Say your statement shows a Total Amount Due of ₹50,000 and a Minimum Amount Due of ₹2,500 (5%). You pay only ₹2,500.
The MAD keeps your CIBIL score from a late-payment hit, but it does nothing to stop the interest. That is the trap.
Real example. Aarti Mehta, a school teacher in Indore, ran up a ₹62,000 bill in March 2026 buying a laptop and festival gifts. The Minimum Amount Due was ₹3,100. She paid only that for three months and stopped using the card, thinking she was “managing” it. But after paying ₹9,300 over three months, her balance had barely fallen, to about ₹59,000, because finance charges at roughly 42% a year plus GST ate up nearly everything she paid. In June she converted the balance to a 12-month EMI at 16% and cleared it, saving thousands compared with letting it revolve.
RTI has limited reach here, so be realistic. The Right to Information Act 2005 covers public authorities only. Most credit card issuers are private banks (HDFC, ICICI, Axis) and are not public authorities, so you cannot file an RTI directly against them.
But RTI does apply where the issuer is in the public sector:
For an individual billing complaint against any card issuer, the correct route is not RTI. Use the bank's grievance cell first, then escalate to the RBI Ombudsman through the RBI CMS portal (cms.rbi.org.in) if the bank does not resolve it within 30 days. The Ombudsman is a complaint-redress channel, separate from RTI.
If your card is from a PSU bank, a short RTI can still apply useful pressure. Use the AI RTI Drafter to build it.
To: The Central Public Information Officer [Public-sector bank name], Cards Division Under Section 6(1) of the Right to Information Act 2005, please provide: 1. The interest computation method applied to my card account number XXXX, including the rate per month and the date from which interest is charged when only the minimum due is paid. 2. A copy of the disclosure your bank gives cardholders, as required by the RBI Master Direction dated 21 April 2022, about paying only the Minimum Amount Due. 3. The finance charges and GST levied on my account for the last three billing cycles. I enclose the application fee of Rs 10 under Section 7. If any part is held by another office, please transfer it under Section 6(3).

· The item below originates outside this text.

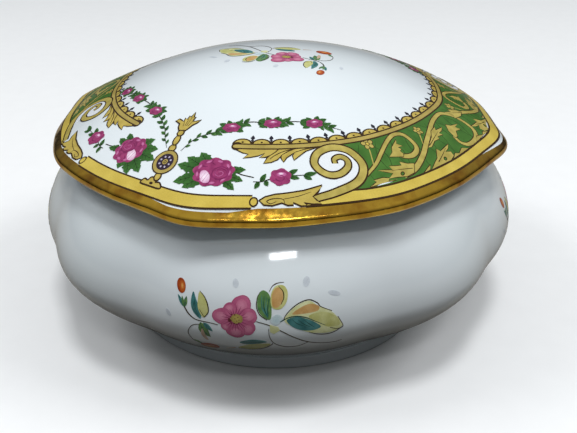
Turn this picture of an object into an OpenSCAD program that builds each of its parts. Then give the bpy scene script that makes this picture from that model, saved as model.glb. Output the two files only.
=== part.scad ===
// Porcelain trinket box: a lobed bowl on a foot ring, and a domed lift-off lid with a gilded lip.
// The origin is at the centre of the foot, on the surface that the box stands on. -Y is the front.

/* [Bowl] */
// Width of the bowl across its belly
bowl_w = 102; // [84:1:140]
// Height of the bowl, from the foot to the seat of the lid
bowl_h = 39; // [32:0.2:60]
// Height of the widest part of the belly above the foot
belly_h = 21; // [14:0.2:26]
// How far the shoulder runs in from the belly to the mouth
shoulder_w = 12; // [7:0.5:16]
// Thickness of the porcelain
wall = 3; // [2:0.25:4.5]
// Flare of the belly where it leaves the foot (1 is slight, 2 is a full round arc)
base_flare = 1.3; // [1:0.05:2]

/* [Lobes] */
// Depth of the grooves between the lobes
groove_depth = 1.4; // [0.5:0.1:2.6]
// Roundness of the bottom of a groove (less is a sharper crease)
groove_softness = 0.2; // [0.1:0.05:0.6]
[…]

It is the smallest payment, usually about 5% of your total bill, that keeps your account from being marked as a default. Paying only this amount keeps your credit record clean but does not stop interest. You lose the interest free period and finance charges begin on the full balance.
Yes. The interest free grace period only applies when you pay the Total Amount Due in full by the due date. Pay only the minimum and the grace period ends. Interest then runs on the entire outstanding from each purchase date, and new spends also stop earning grace.
When you revolve a balance, interest is charged from the transaction date of each purchase, not from the statement date or the due date. This is why a part-paid bill costs much more than people expect. The clock started the day you swiped.
Revolving credit interest is commonly 36% to 48% a year, roughly 3% to 4% a month, plus 18% GST on the interest. It is among the most expensive borrowing available. Converting a large balance to an EMI, often 12% to 20% a year, is far cheaper.
The RBI Master Direction dated 21 April 2022 requires issuers to warn you, on the statement, about paying only the minimum due, and it bars capitalisation of unpaid charges beyond what is disclosed. It does not cap the interest rate. The protection is disclosure, not a lower rate.
Usually no. RTI covers public authorities only, and most card issuers are private banks. You can file an RTI to a public-sector bank's card division or to the RBI for general records. For a personal dispute, use the bank grievance cell and then the RBI Ombudsman, not RTI.
Pay the Total Amount Due in full, or as much above the minimum as possible. Stop using the card until the balance is zero. Ask the bank to convert the balance into an EMI at a lower rate. Set an auto-pay for the full bill so the trap cannot trigger by accident.